Il s’est aussi dit " confiant " dans la possibilité pour les Etats de l’Alliance de trouver un compromis avec la Turquie, dont le président Recep Tayyip Erdogan a martelé lundi qu’elle ne " cèderait pas " quant à son refus de voir la Finlande et la Suède entrer dans l’Otan.
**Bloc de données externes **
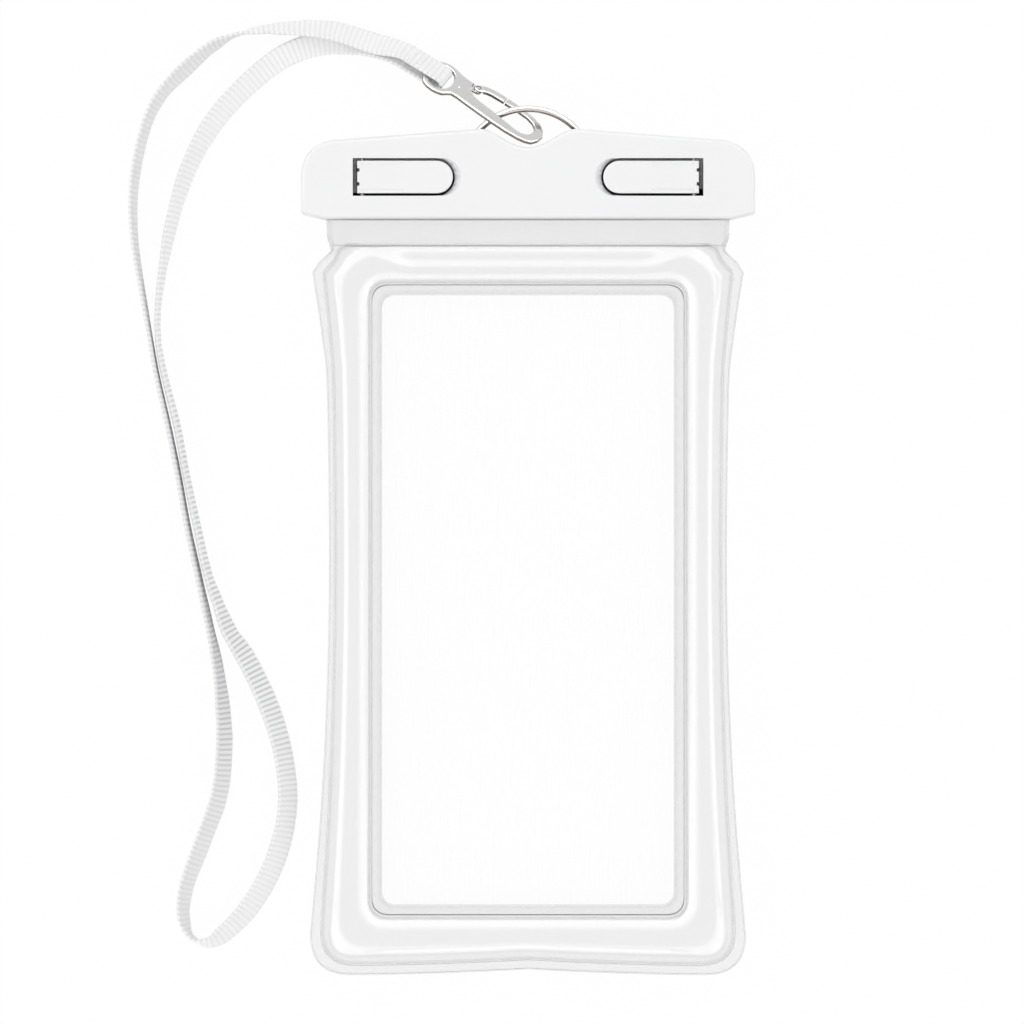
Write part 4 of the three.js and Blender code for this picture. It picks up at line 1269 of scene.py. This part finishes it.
    def weld_lines(self) -> list[tuple[str, np.ndarray, np.ndarray | float, float]]:
        """The name, loop, distance from the mid-plane and radius of each weld's bead."""
        rim = self.contours.rim(self.fit - self.contours.neck)
        lift = self.film / 2 + 0.1
        beside = self.outer + self.outward(self.outer) * 0.4
        inside = rim - self.outward(rim) * 0.25
        return [
            ("inner_bead", self.contours.inner(0.3), self.open_half + 0.36, 0.14),
            ("outer_bead", beside, self.fold(1.0) + lift, 0.11),
            ("rim_bead", inside, self.edge_offset(rim) + lift, 0.11),
        ]

    def bead(self, face: Face, name: str, path: np.ndarray, radius: float) -> bpy.types.Object:
        """Builds the raised line of one weld.

        Args:
            face: The face it is on.
            name: Which weld.
            path: Its loop.
            radius: Its radius.

        Returns:
            The bead.
        """
        ahead = unit(np.roll(path, -1, axis=0) - np.roll(path, 1, axis=0))
        across = unit(np.cross(ahead, UP))
        rise = np.cross(across, ahead)
        section = oval(radius, radius, 8)
        piece = swept_piece(f"{face.word}_{name}", path, across, rise, section, True)
        smooth_by_angle(piece, 80.0)
        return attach(self.finishes.dress(piece, BeadFinish()), "pouch")

    def waist_fold(self, hand: Hand) -> bpy.types.Object:
        """Builds the small fold where the film turns out from the neck to the shoulder.

        Args:
            hand: The side that it is on.

        Returns:
            The fold.
        """
        plan = spline(list(self.fold_knots)) * np.array([hand.value, 1.0])
        path = self.raised(plan, Face.FRONT, self.rim_half + self.film / 2 + 0.2)
        ahead = unit(np.gradient(path, axis=0))
        across = np.cross(ahead, UP)
        rise = np.cross(across, ahead)
        swell = 0.25 + 0.75 * np.sin(np.linspace(0.0, math.pi, len(path)))[:, None]
        section = oval(0.55, 0.32, 12)
        name = f"{hand.word}_waist_fold"
        piece = swept_piece(name, path, across * swell, rise * swell, section, False)
        smooth_by_angle(piece, 80.0)
        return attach(self.finishes.dress(piece, CushionFinish()), "pouch")

    def build(self) -> list[bpy.types.Object]:
        """Builds every piece of the pouch."""
        pieces = self.border_film(Face.REAR, self.seal_depth)
        pieces += self.border_film(Face.FRONT, self.fit - self.contours.neck)
        pieces.append(self.front_neck())
        pieces += [self.waist_fold(hand) for hand in Hand]
        for face in Face:
            pieces.append(self.cushion(face))
            for name, plan, offset, radius in self.weld_lines():
                pieces.append(self.bead(face, name, self.raised(plan, face, offset), radius))
            self.finishes.dress(frame["nodes"][f"{face.word}_window"], PaneFinish())
        return pieces


@dataclass
class Clip:
    """The two bars, the flip levers and the seal."""

    finishes: Finishes
    bar_bevel: float = 0.2
    lever_bevel: float = 0.16

    def build(self) -> list[bpy.types.Object]:
        """Builds the clip's pieces from its solids, with fine bevels."""
        bodies = {
            "rear_bar": "pouch",
            "front_bar": "clip_front",
            "lever_left": "left_lever",
            "lever_right": "right_lever",
        }
        pieces = []
        for node, body in bodies.items():
            bevel = self.lever_bevel if node.startswith("lever") else self.bar_bevel
            piece = refined_copy(node, f"{node}_shell", bevel)
            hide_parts(node)
            pieces.append(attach(self.finishes.dress(piece, ShellFinish()), body))
        for node in ("rear_clamp_strip", "front_clamp_strip"):
            self.finishes.dress(frame["nodes"][node], StripFinish())
        self.finishes.dress(frame["nodes"]["mouth_gasket"], GasketFinish())
        for node in ("lever_pin_left", "lever_pin_right"):
            self.finishes.dress(frame["nodes"][node], SteelFinish())
        return pieces


@dataclass
class HookFrame:
    """The tilted plane in which the hook lies, in millimetres and degrees."""

    x: float = -23.0
    y: float = 37.4
    z: float = 6.0
    heading: float = -31.8
    pitch: float = 6.0
    roll: float = 42.0

    def __post_init__(self) -> None:
        """Works out the plane's axes: along the hook, across it and out of its face."""
        heading, pitch, roll = (math.radians(a) for a in (self.heading, self.pitch, self.roll))
        along = np.array([math.cos(heading), math.sin(heading), 0.0])
        across = np.array([-math.sin(heading), math.cos(heading), 0.0])
        self.u = along * math.cos(pitch) + UP * math.sin(pitch)
        lifted = UP * math.cos(pitch) - along * math.sin(pitch)
        self.v = across * math.cos(roll) - lifted * math.sin(roll)
        self.n = across * math.sin(roll) + lifted * math.cos(roll)
        self.centre = np.array([self.x, self.y, self.z])
        axes = np.column_stack([self.u, self.v, self.n])
        self.turn = Matrix([[*row] for row in axes]).to_4x4()

    def at(self, u: float, v: float, n: float) -> np.ndarray:
        """A point of the hook's plane, in millimetres."""
        return self.centre + self.u * u + self.v * v + self.n * n

    def placed(self, u: float, v: float, n: float) -> Matrix:
        """The matrix that lays a piece in the hook's plane at a point of it."""
        return Matrix.Translation(Vector(to_frame(self.at(u, v, n)))) @ self.turn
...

Ankara leur reproche de faire preuve de mansuétude envers les rebelles kurdes du PKK (parti des travailleurs du Kurdistan) considéré comme organisation terroriste.

Lundi soir, la France assurait qu’elle " se tiendrait aux côtés " des deux pays en cas d’agression, tandis que Londres appelait à ce qu’ils soient intégrés à l’Otan " dès que possible ".

Le ministre ukrainien des Affaires étrangères Dmytro Kouleba lors d’un point de presse lundi à Bruxelles.

 

" Facture de 15 à 18 millions d’euros "

Après une visite en Allemagne, où il s’est félicité de l’évolution de la position de Berlin, désormais prêt à livrer des armes lourdes à Kiev, le ministre ukrainien des Affaires étrangères Dmytro Kouleba était lundi à Bruxelles, pour discuter, entre autres, de nouvelles sanctions contre la Russie.

Ses homologues de l’UE y sont réunis pour tenter de débloquer un projet d’embargo sur les importations de pétrole russe, refusé par la Hongrie qui en est très dépendante, au grand dam des Etats membres les plus proches de Kiev.

" Toute l’Union est malheureusement prise en otage par un État membre qui ne peut pas nous aider à trouver un consensus ", a déploré le chef de la diplomatie lituanienne, Gabrielius Landsbergis.

Pour le chef de la diplomatie hongroise, Peter Szijjarto, " les Hongrois attendent légitimement une proposition de solution pour financer les investissements (de nouvelles infrastructures) et compenser des hausses de prix, un coût global de l’ordre de 15-18 milliards d’euros ".

Au terme de la réunion, le chef de la diplomatie européenne, Josep Borrell, a concédé que finaliser le 6ᵉ paquet de sanctions " prendra du temps ". Un sommet européen extraordinaire est prévu les 30 et 31 mai.

Aparté entre le chef de la diplomatie européenne, Josep Borrell, et ses homologues ukrainien Dmytro Kouleba et canadienne Mélanie Joly. (AFP)

 

Retombées économiques néfastes sur l’UE

En attendant, les effets de sanctions inédites déjà prises par les Occidentaux se font de plus en plus ressentir sur l’économie européenne.

La Commission européenne a annoncé lundi avoir abaissé d’1,3 point ses prévisions de croissance économique pour la zone euro en 2022, à 2,7%.

Les sanctions ont poussé le groupe automobile français Renault, leader en Russie, il y possédait la marque Lada, à vendre ses actifs à l’Etat russe, première nationalisation d’ampleur depuis le début de l’offensive russe en Ukraine.

Lundi également, le géant américain de la restauration rapide McDonald’s, présent en Russie depuis plus de 30 ans, mais qui avait provisoirement fermé ses 850 restaurants début mars, a annoncé se retirer définitivement de ce pays.